The main concern with Babbitt is whether his combine scores can translate to his game. As you can see Babbitt dunks off alley-oops and uncovered off two feet easily, but he does not use his athleticism well in tight spaces and he often finishes below the rim. If his driving game isn't effective in the NBA for those reasons, he'll also struggle to fool defenders into creating space to shoot in.

Babbitt is also one of the few wings whose hustle and intangibles are true assets. He rebounded extremely well in college for his size, which is a skill that typically translates well to the NBA. He also runs out on shooters and hustles to get into the transition game.

Defensively, as noted, Luke Babbitt cannot guard an average NBA small forward, and is nowhere near being able to guard a swingman at the position, like Trevor Ariza, for example. His perimeter defense is as shaky as his perimeter offense is impressive. In the post Babbitt does not leverage himself well and probably isn't heavy enough. If he switches onto a center, his only real hope is to strip the ball. That being said, he's not much weaker in this regard than Darrell Arthur or a slew of young power forwards.

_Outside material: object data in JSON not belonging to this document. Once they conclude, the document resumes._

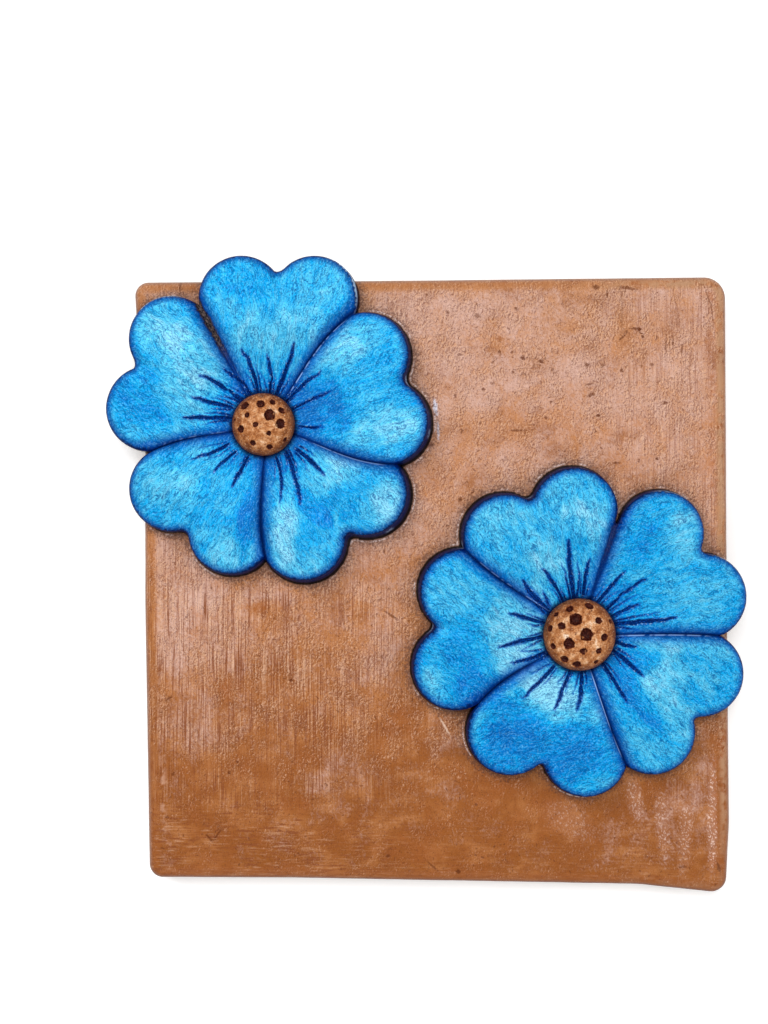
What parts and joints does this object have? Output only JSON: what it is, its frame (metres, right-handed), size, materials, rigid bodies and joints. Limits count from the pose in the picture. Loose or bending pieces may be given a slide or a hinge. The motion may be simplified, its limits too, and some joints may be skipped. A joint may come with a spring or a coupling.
{
  "type": "decorative ceramic wall tile with raised flowers",
  "caption": "Square hand-cut clay tile with raised, blue-painted flowers that overhang its edges, each with a pitted domed centre; lies flat or is fixed by its back.",
  "frame": {"origin": "middle of the slab's flat back face, on the surface that the tile lies on", "axes": "+Z out of the decorated face, +Y to the tile's top edge, +X to its right edge"},
  "size_m": [0.1617, 0.1625, 0.021],
  "materials": {
    "slab_clay": "fired terracotta, brushed with a thin brown stain and a satin varnish",
    "petal_paint": "fired clay under pearly sky-blue paint with dark blue edges and veins, satin",
    "centre_clay": "tan clay with dark brown pits, satin varnish"
  },
  "bodies": {
    "root": {"slab": "slab_clay", "flower_upper_left": "petal_paint", "flower_lower_right": "petal_paint", "centre_upper_left": "centre_clay", "centre_lower_right": "centre_clay"}
  },
  "joints": []
}
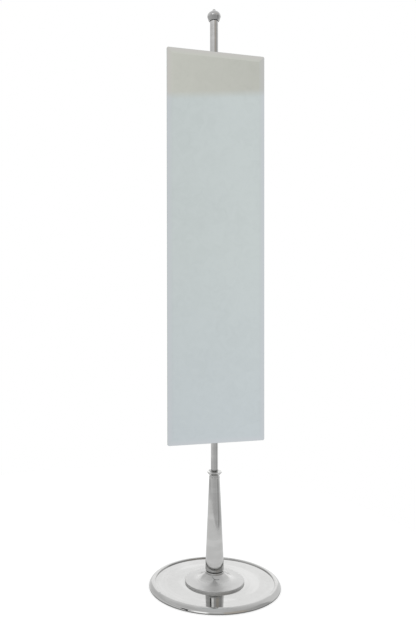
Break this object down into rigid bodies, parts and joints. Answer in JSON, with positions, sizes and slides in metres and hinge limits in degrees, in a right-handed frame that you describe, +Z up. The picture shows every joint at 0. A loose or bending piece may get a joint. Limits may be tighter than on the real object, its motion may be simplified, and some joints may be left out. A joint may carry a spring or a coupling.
{
  "type": "rectangular mirror",
  "caption": "Tall frameless bevelled mirror that turns and slides on a polished pole, with a turned column, an acorn finial and a round weighted base.",
  "frame": {"origin": "centre of the underside of the base, on the floor", "axes": "+Z up along the pole, the mirror faces -Y at rest, +X to the right of the mirror's back"},
  "size_m": [0.4149, 0.415, 1.813],
  "materials": {
    "polished_nickel": "polished",
    "mirror_plate": "polished",
    "black_board": "satin",
    "zinc_steel": "satin",
    "black_steel": "matte",
    "cast_weight": "matte",
    "nylon": "matte",
    "felt": "matte",
    "mastic": "matte"
  },
  "bodies": {
    "stand": {"felt_pad": "felt", "base_weight": "cast_weight", "base_cover": "polished_nickel", "flange_disc": "polished_nickel", "foot_ring": "polished_nickel", "column": "polished_nickel", "column_cup": "polished_nickel", "cup_set_screw": "zinc_steel", "pole": "polished_nickel", "pole_foot_plug": "zinc_steel", "pole_cap": "nylon", "tie_rod": "zinc_steel", "tie_nut": "zinc_steel", "tie_washer": "zinc_steel"},
    "height_collar": {"height_collar": "zinc_steel", "collar_set_screw": "black_steel", "thrust_washer": "nylon"},
    "mirror": {"mirror_glass": "mirror_plate", "adhesive_strips": "mastic", "backing_board": "black_board", "lower_bracket": "polished_nickel", "upper_bracket": "polished_nickel", "bracket_screws": "zinc_steel", "swivel_tube": "polished_nickel", "tube_set_screws": "black_steel", "swivel_bush": "nylon", "drag_screw": "black_steel", "drag_pad": "nylon", "top_plug": "zinc_steel", "finial_stud": "zinc_steel", "finial": "polished_nickel"}
  },
  "joints": [
    {"name": "height_slide", "type": "slide", "parent": "stand", "child": "height_collar", "axis": [0, 0, 1], "range_m": [-0.08, 0.1]},
    {"name": "mirror_swivel", "type": "hinge", "parent": "height_collar", "child": "mirror", "pos_m": [0, 0, 0.756], "axis": [0, 0, 1], "continuous": true}
  ]
}
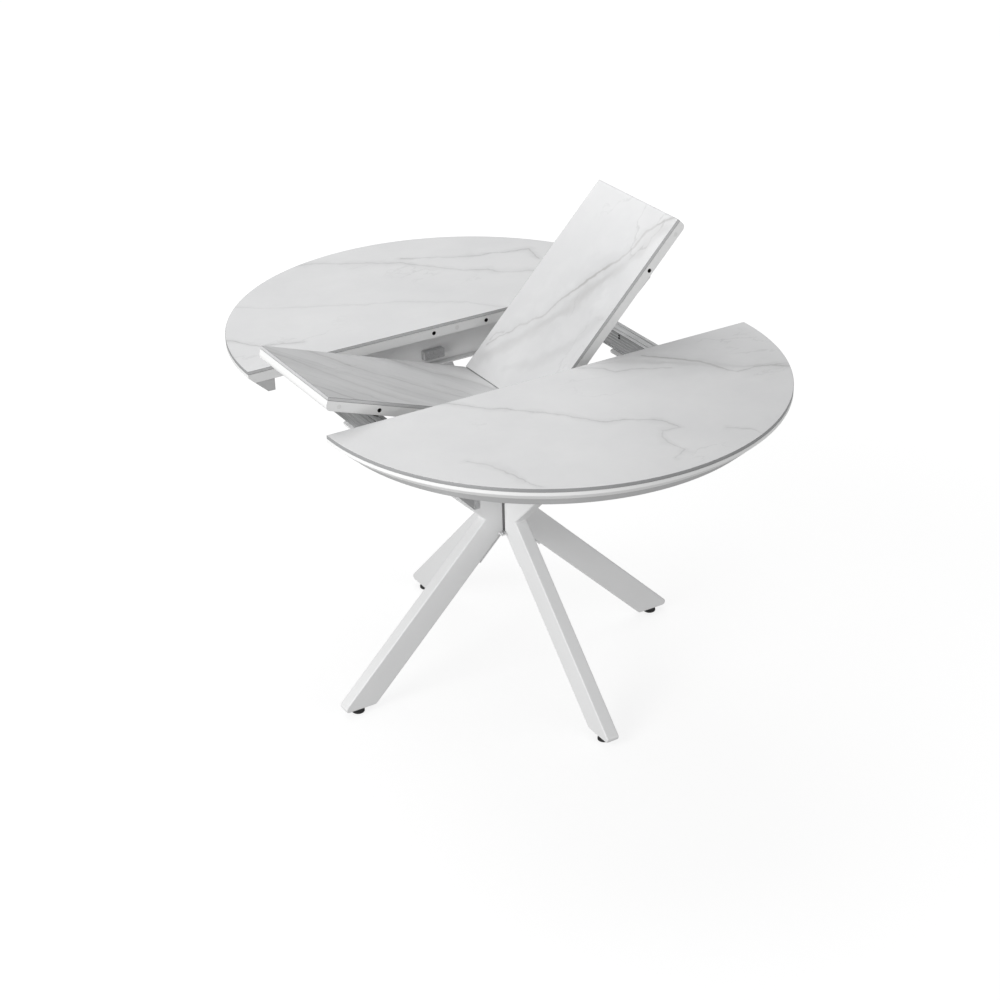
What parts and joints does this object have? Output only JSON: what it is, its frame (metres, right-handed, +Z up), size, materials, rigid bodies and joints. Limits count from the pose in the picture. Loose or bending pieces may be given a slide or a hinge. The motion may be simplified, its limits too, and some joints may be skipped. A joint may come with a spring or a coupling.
{
  "type": "extending dining table",
  "caption": "Round pedestal dining table with a stone top that slides apart over a folding butterfly leaf, on crossed bent-tube legs.",
  "frame": {"origin": "on the floor under the hub, at the centre of the base", "axes": "+Z up; X along the split between the half tops; Y the way the half tops slide, near half at -Y"},
  "size_m": [1, 1.35, 1.0271],
  "materials": {
    "sintered_stone": "satin white stone with grey veins",
    "white_lacquer": "white lacquered board",
    "white_powder_coat": "white powder coat",
    "anodised_aluminium": "satin anodised",
    "zinc_steel": "zinc plated",
    "black_plastic": "matte black",
    "white_plastic": "matte white",
    "blackened_steel": "black finish",
    "beech_dowel": "plain beech"
  },
  "bodies": {
    "base": {"hub_post": "blackened_steel", "hub_bracket_lower": "white_powder_coat", "hub_bracket_upper": "white_powder_coat", "lower_leg_right": "white_powder_coat", "upper_arm_right": "white_powder_coat", "glide_right": "black_plastic", "lower_leg_far": "white_powder_coat", "upper_arm_far": "white_powder_coat", "glide_far": "black_plastic", "lower_leg_left": "white_powder_coat", "upper_arm_left": "white_powder_coat", "glide_left": "black_plastic", "lower_leg_near": "white_powder_coat", "upper_arm_near": "white_powder_coat", "glide_near": "black_plastic", "hub_bolt_1": "blackened_steel", "hub_screw_1": "zinc_steel", "hub_bolt_2": "blackened_steel", "hub_screw_2": "zinc_steel", "hub_bolt_3": "blackened_steel", "hub_screw_3": "zinc_steel", "hub_bolt_4": "blackened_steel", "hub_screw_4": "zinc_steel", "rail_left": "anodised_aluminium", "rail_right": "anodised_aluminium", "beam_near": "white_powder_coat", "beam_far": "white_powder_coat", "bearer_near": "white_powder_coat", "bearer_far": "white_powder_coat", "slide_pad_near": "white_plastic", "slide_pad_far": "white_plastic", "leaf_catch": "zinc_steel", "pivot_rod": "zinc_steel", "pivot_bracket_near": "zinc_steel", "pivot_bracket_far": "zinc_steel"},
    "near_top": {"near_top_stone": "sintered_stone", "near_top_board": "white_lacquer", "near_top_apron": "white_lacquer", "near_runner_left": "anodised_aluminium", "near_runner_right": "anodised_aluminium", "near_dowel_left": "beech_dowel", "near_dowel_right": "beech_dowel"},
    "far_top": {"far_top_stone": "sintered_stone", "far_top_board": "white_lacquer", "far_top_apron": "white_lacquer", "far_runner_left": "anodised_aluminium", "far_runner_right": "anodised_aluminium"},
    "leaf_left": {"leaf_stone_left": "sintered_stone", "leaf_board_left": "white_lacquer", "hinge_leaf_left": "zinc_steel", "hinge_pin": "zinc_steel", "leaf_pivot_hanger": "zinc_steel", "leaf_dowel_left": "beech_dowel", "leaf_bumper_near": "black_plastic", "leaf_bumper_far": "black_plastic"},
    "leaf_right": {"leaf_stone_right": "sintered_stone", "leaf_board_right": "white_lacquer", "hinge_leaf_right": "zinc_steel", "leaf_dowel_right": "beech_dowel", "leaf_foot_bar": "black_plastic"}
  },
  "joints": [
    {"name": "near_top_slide", "type": "slide", "parent": "base", "child": "near_top", "axis": [0, 1, 0], "range_m": [0, 0.0265]},
    {"name": "far_top_slide", "type": "slide", "parent": "base", "child": "far_top", "axis": [0, -1, 0], "range_m": [0, 0.0265]},
    {"name": "leaf_tilt", "type": "hinge", "parent": "base", "child": "leaf_left", "pos_m": [-0.3, 0, 0.735], "axis": [0, -1, 0], "range_deg": [-7, 19.25]},
    {"name": "leaf_fold", "type": "hinge", "parent": "leaf_left", "child": "leaf_right", "pos_m": [-0.00589, 0, 0.66725], "axis": [0, 1, 0], "range_deg": [-24, 65.07]}
  ],
  "couplings": [
    {"joint": "leaf_fold", "follows": "leaf_tilt", "ratio": 3.3792}
  ]
}
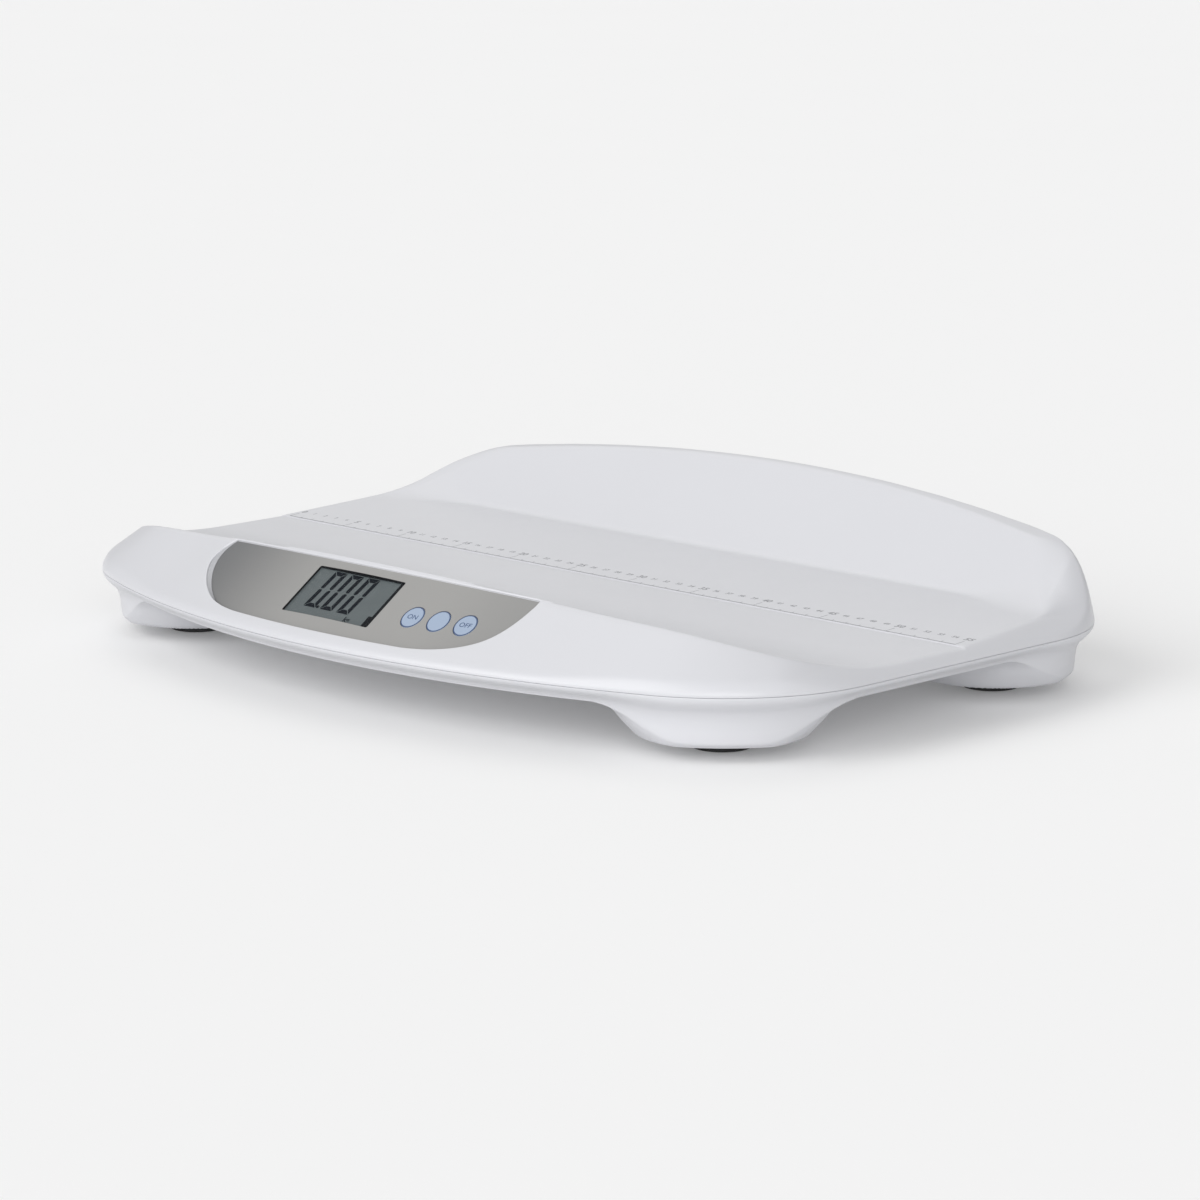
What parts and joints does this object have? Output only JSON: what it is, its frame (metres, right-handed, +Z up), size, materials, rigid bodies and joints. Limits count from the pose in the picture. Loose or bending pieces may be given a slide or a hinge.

Comparisons - Luke Babbitt is a stretch power forward with decent size who can dribble and create his own shot like a shooting guard.

Short term - Best case: Jeff Green, Green is also truly a defensive tweener, and Babbitt could probably play at least an equal offensive role to Green even in his rookie year. Worst case: Yi Jianlin, Babbitt's toughness is largely untested, although his good rebounding and hustle would suggest that he won't be as inconsistent and easily abused as Yi.

Long term - Best case: Really, really poor man's Larry Bird, after writing about the temptations of overrating am I making a Larry Bird comparison? Yes, well, kind of. Imagine if Bird was like a third option or came off the bench. Alternatively, Toni Kukoc if he didn't play with Jordan and Pippen throughout his prime. And I'm not even taking away all of the assists, Babbitt is a great passer but didn't have teammates to pass to. Worst case: Adam Morrison, you knew it was coming.

How does he fit with the Grizzlies? - Strangely, to say the least. The Grizzlies already have Zach Randolph at power forward, and subbing Babbitt for him would probably not get Babbitt enough minutes to really see his game. Playing him at small forward is a recipe for under-performance or disaster. That means the Grizzlies would probably have to run some sets of Babbitt-Randolph, which would be a disaster defensively.

If Randolph doesn't re-up his deal, however, a future frontcourt rotation of Babbitt-Gasol-Thabeet would be extremely intriguing, as it would not be a defensive mess, and could be incredible offensively. O.J. Mayo, Rudy Gay, and Luke Babbitt could put up some points in the Grizzlies' isolation offense.

My Pick: I've been waffling between the three all week, but the more I watch, the more I love Luke Babbitt. Xavier Henry is truly as offensively limited as advertised, though he could have some growth. Paul George is raw, probably will never outplay Rudy Gay, who the Grizzlies can keep. And even if George does play like Rudy, he'll end up costing just as much because he's equally flashy.

The pick is Babbitt because he's the only player we've both seen enough of, and haven't seen enough of. Babbitt will be an excellent offensive player and at worst will be useful as a sixth man. In that role defense isn't the main concern (see: Ben Gordon, Jason Terry), and we still really don't know whether he can defend or not.

At the 12th pick, you have to swing for the home run. But where the Grizzlies are at in their team development, they need safety as well. Paul George provides a home run. Xavier Henry is safe. Luke Babbitt is both -- he might be a reach, but he's the pick.